### OBJECTIVE
Give back the whole listing exactly as shown.

### DATA SHOWN

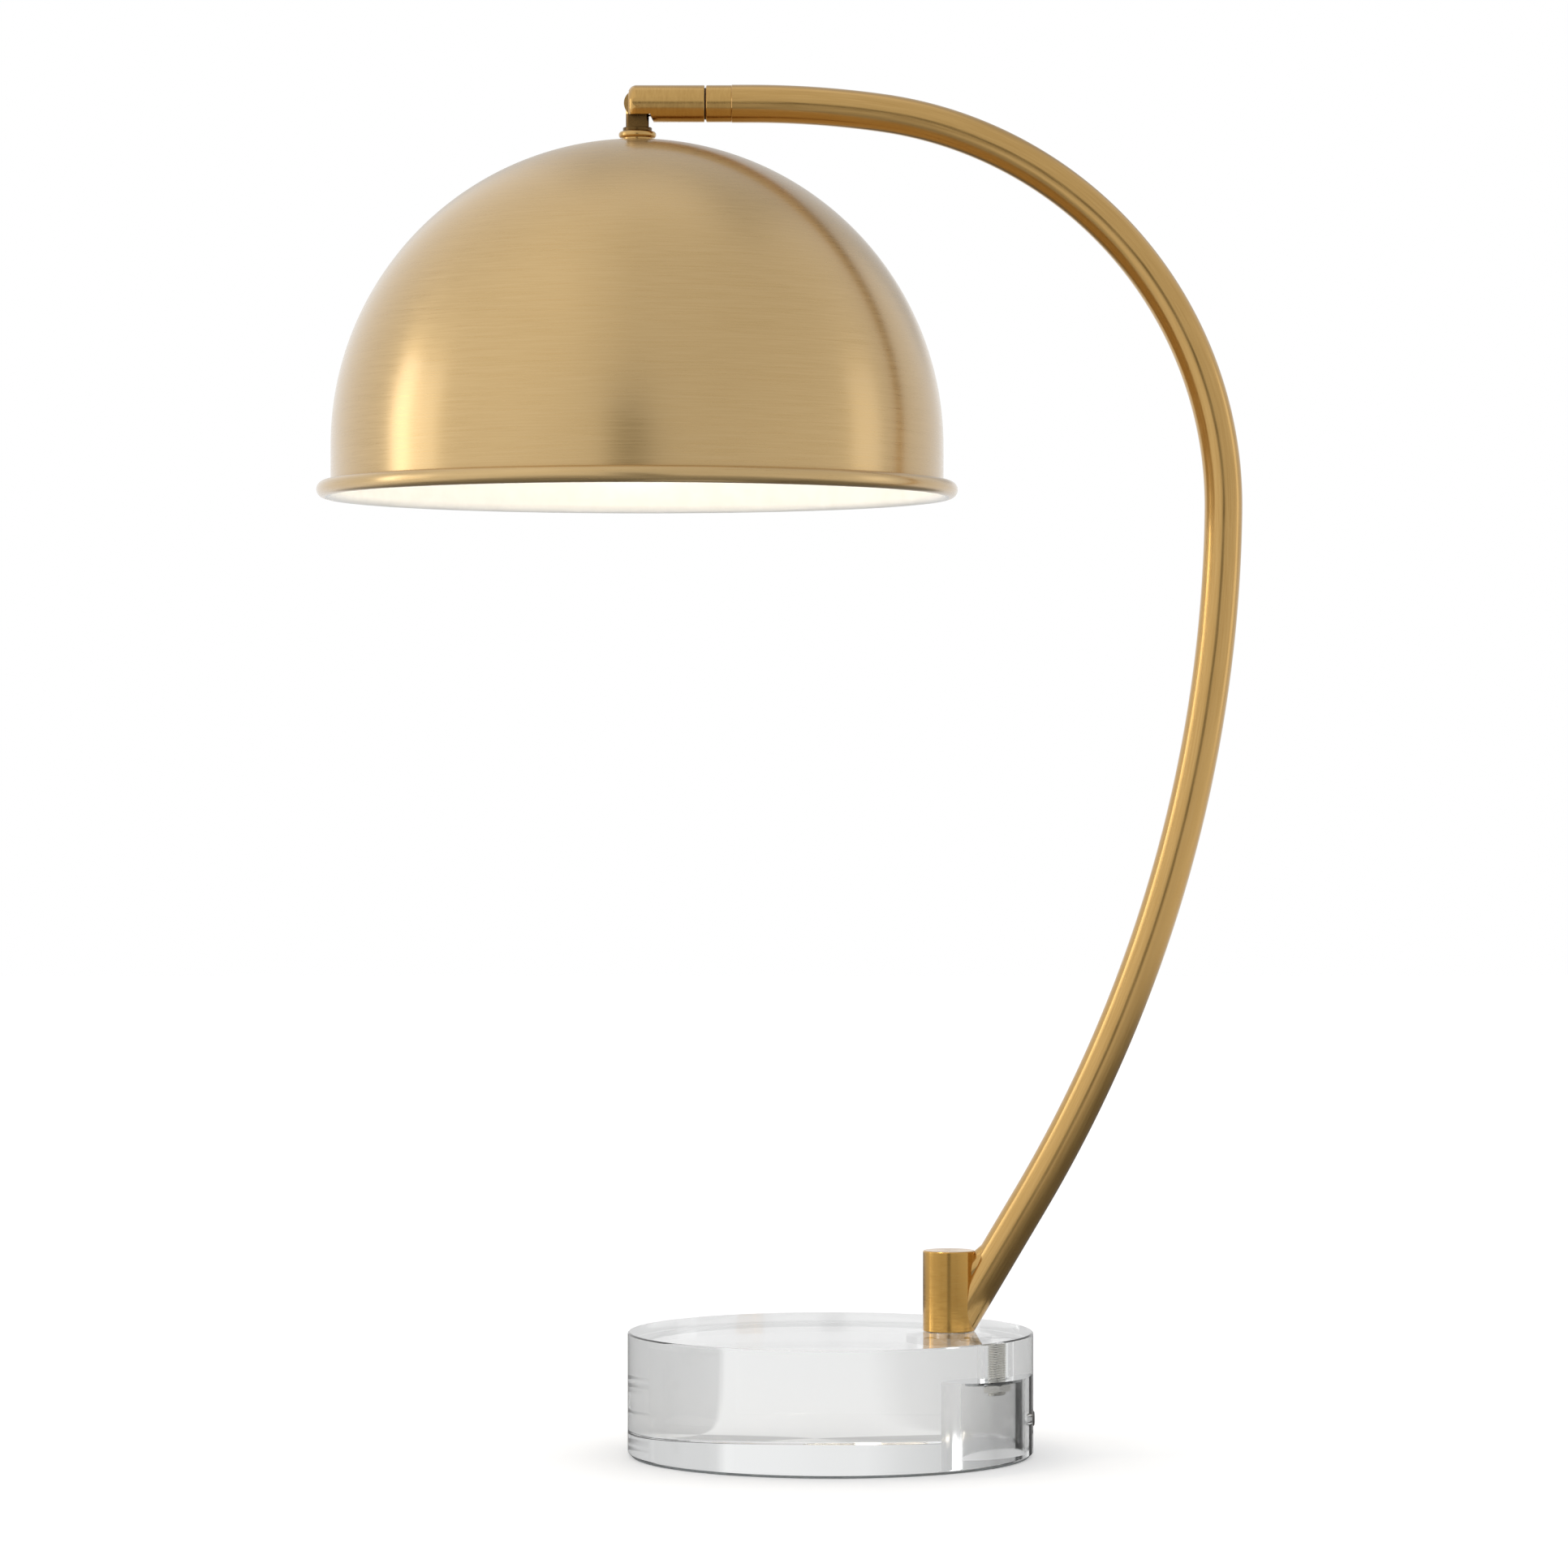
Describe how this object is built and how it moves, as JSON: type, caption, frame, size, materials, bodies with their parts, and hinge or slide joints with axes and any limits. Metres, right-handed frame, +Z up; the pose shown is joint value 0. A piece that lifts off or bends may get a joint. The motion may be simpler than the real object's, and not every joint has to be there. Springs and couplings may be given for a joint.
{
  "type": "desk lamp",
  "caption": "Desk lamp: clear round base, short post, bowed tube arm over a domed shade with rolled rim, swivel and tilt knuckle, turn switch on the lampholder.",
  "frame": {"origin": "on the table, at the centre of the round base's underside", "axes": "+Z up; +X from the shade towards the arm's bow; the arm lies in the XZ plane, so +Y is square to it"},
  "size_m": [0.3903, 0.2702, 0.578],
  "materials": {
    "base_clear": "polished clear crystal",
    "foot_clear": "clear soft silicone",
    "bushing_dark": "moulded nylon",
    "brass_arm": "drawn tube, satin brushed lengthwise and lacquered",
    "brass_turned": "turned and satin lacquered",
    "brass_shade": "spun sheet, satin brushed round and lacquered",
    "brass_bare": "drawn thin sheet, bright",
    "steel_plated": "bright nickel plated",
    "washer_clear": "moulded clear polycarbonate",
    "spring_steel": "spring steel, oiled",
    "washer_dark": "moulded low friction plastic",
    "switch_moulding": "moulded thermoset",
    "liner_card": "pressed insulating card",
    "key_moulding": "moulded thermoset, polished",
    "bulb_cap_plated": "nickel plated sheet",
    "bulb_insulator_dark": "moulded insulator",
    "bulb_white": "moulded white body",
    "bulb_opal": "opal diffuser"
  },
  "bodies": {
    "stand": {"base_block": "base_clear", "base_foot_ring": "foot_clear", "cable_bushing": "bushing_dark", "post": "brass_turned", "post_stud": "steel_plated", "clamp_washer": "washer_clear", "lock_washer": "spring_steel", "clamp_nut": "steel_plated", "arm_tube": "brass_arm", "arm_ferrule": "brass_turned", "stop_pin": "steel_plated", "swivel_washer": "washer_dark"},
    "swivel": {"swivel_body": "brass_turned", "wave_washer": "spring_steel", "snap_ring": "spring_steel", "pivot_pin": "brass_turned"},
    "shade_head": {"tilt_tongue": "brass_turned", "check_ring": "brass_turned", "shade": "brass_shade", "shade_inner_washer": "steel_plated", "shade_nut": "steel_plated", "holder_cap": "brass_bare", "holder_shell": "brass_bare", "switch_block": "switch_moulding", "screw_shell": "brass_bare", "holder_liner": "liner_card", "centre_contact": "brass_bare", "bulb_tip": "steel_plated", "bulb_insulator": "bulb_insulator_dark", "bulb_cap": "bulb_cap_plated", "bulb_body": "bulb_white", "bulb_diffuser": "bulb_opal"},
    "key": {"switch_key": "key_moulding"}
  },
  "joints": [
    {"name": "head_swivel", "type": "hinge", "parent": "stand", "child": "swivel", "pos_m": [-0.04233, 0, 0.56997], "axis": [1, 0, 0], "range_deg": [-90, 90]},
    {"name": "shade_tilt", "type": "hinge", "parent": "swivel", "child": "shade_head", "pos_m": [-0.08143, 0, 0.56997], "axis": [0, 1, 0], "range_deg": [-10, 90]},
    {"name": "switch_turn", "type": "hinge", "parent": "shade_head", "child": "key", "pos_m": [-0.10143, 0, 0.52553], "axis": [-1, 0, 0], "continuous": true}
  ]
}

### CORRECT ANSWER
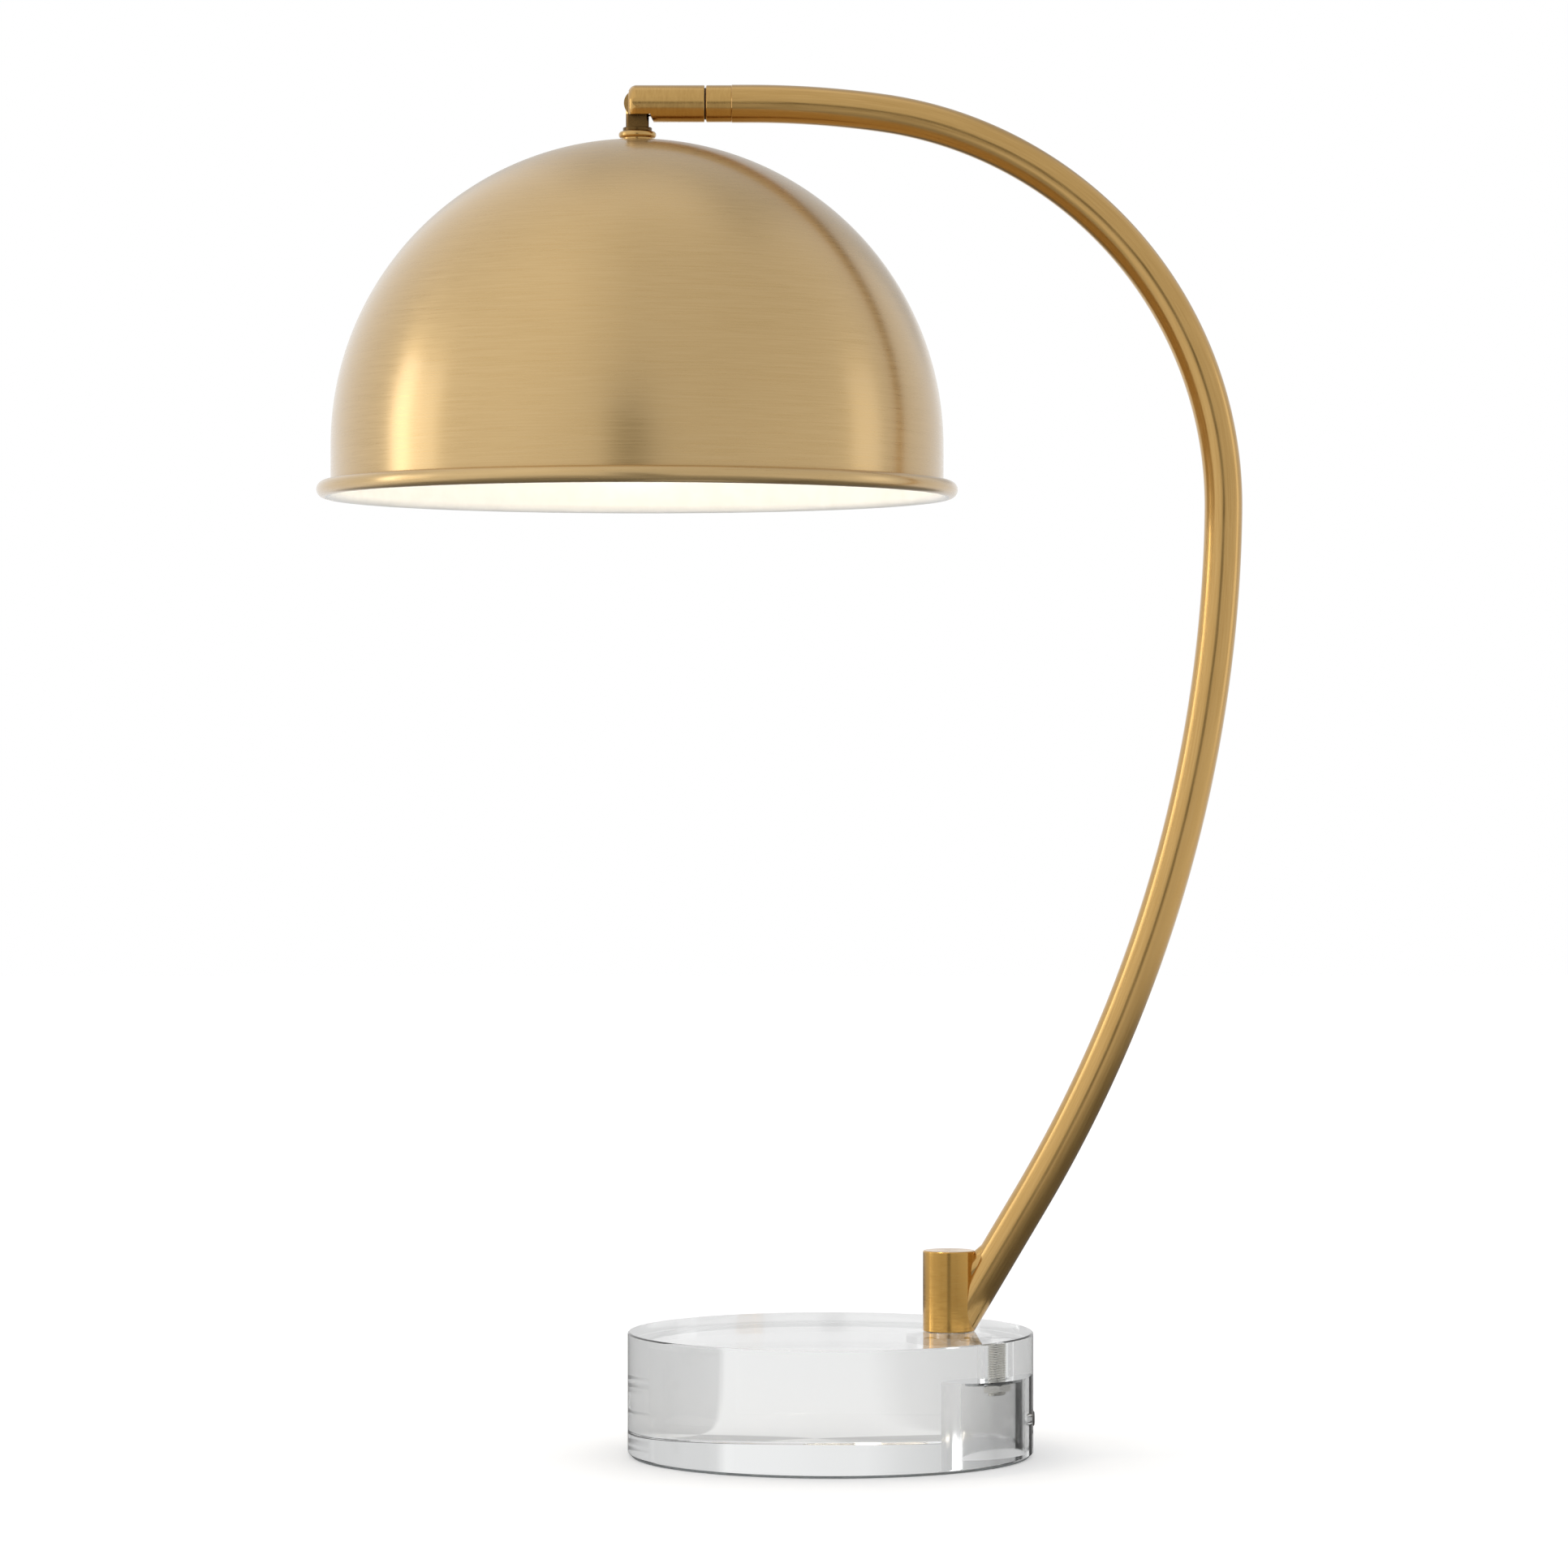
Describe how this object is built and how it moves, as JSON: type, caption, frame, size, materials, bodies with their parts, and hinge or slide joints with axes and any limits. Metres, right-handed frame, +Z up; the pose shown is joint value 0. A piece that lifts off or bends may get a joint. The motion may be simpler than the real object's, and not every joint has to be there. Springs and couplings may be given for a joint.
{
  "type": "desk lamp",
  "caption": "Desk lamp: clear round base, short post, bowed tube arm over a domed shade with rolled rim, swivel and tilt knuckle, turn switch on the lampholder.",
  "frame": {"origin": "on the table, at the centre of the round base's underside", "axes": "+Z up; +X from the shade towards the arm's bow; the arm lies in the XZ plane, so +Y is square to it"},
  "size_m": [0.3903, 0.2702, 0.578],
  "materials": {
    "base_clear": "polished clear crystal",
    "foot_clear": "clear soft silicone",
    "bushing_dark": "moulded nylon",
    "brass_arm": "drawn tube, satin brushed lengthwise and lacquered",
    "brass_turned": "turned and satin lacquered",
    "brass_shade": "spun sheet, satin brushed round and lacquered",
    "brass_bare": "drawn thin sheet, bright",
    "steel_plated": "bright nickel plated",
    "washer_clear": "moulded clear polycarbonate",
    "spring_steel": "spring steel, oiled",
    "washer_dark": "moulded low friction plastic",
    "switch_moulding": "moulded thermoset",
    "liner_card": "pressed insulating card",
    "key_moulding": "moulded thermoset, polished",
    "bulb_cap_plated": "nickel plated sheet",
    "bulb_insulator_dark": "moulded insulator",
    "bulb_white": "moulded white body",
    "bulb_opal": "opal diffuser"
  },
  "bodies": {
    "stand": {"base_block": "base_clear", "base_foot_ring": "foot_clear", "cable_bushing": "bushing_dark", "post": "brass_turned", "post_stud": "steel_plated", "clamp_washer": "washer_clear", "lock_washer": "spring_steel", "clamp_nut": "steel_plated", "arm_tube": "brass_arm", "arm_ferrule": "brass_turned", "stop_pin": "steel_plated", "swivel_washer": "washer_dark"},
    "swivel": {"swivel_body": "brass_turned", "wave_washer": "spring_steel", "snap_ring": "spring_steel", "pivot_pin": "brass_turned"},
    "shade_head": {"tilt_tongue": "brass_turned", "check_ring": "brass_turned", "shade": "brass_shade", "shade_inner_washer": "steel_plated", "shade_nut": "steel_plated", "holder_cap": "brass_bare", "holder_shell": "brass_bare", "switch_block": "switch_moulding", "screw_shell": "brass_bare", "holder_liner": "liner_card", "centre_contact": "brass_bare", "bulb_tip": "steel_plated", "bulb_insulator": "bulb_insulator_dark", "bulb_cap": "bulb_cap_plated", "bulb_body": "bulb_white", "bulb_diffuser": "bulb_opal"},
    "key": {"switch_key": "key_moulding"}
  },
  "joints": [
    {"name": "head_swivel", "type": "hinge", "parent": "stand", "child": "swivel", "pos_m": [-0.04233, 0, 0.56997], "axis": [1, 0, 0], "range_deg": [-90, 90]},
    {"name": "shade_tilt", "type": "hinge", "parent": "swivel", "child": "shade_head", "pos_m": [-0.08143, 0, 0.56997], "axis": [0, 1, 0], "range_deg": [-10, 90]},
    {"name": "switch_turn", "type": "hinge", "parent": "shade_head", "child": "key", "pos_m": [-0.10143, 0, 0.52553], "axis": [-1, 0, 0], "continuous": true}
  ]
}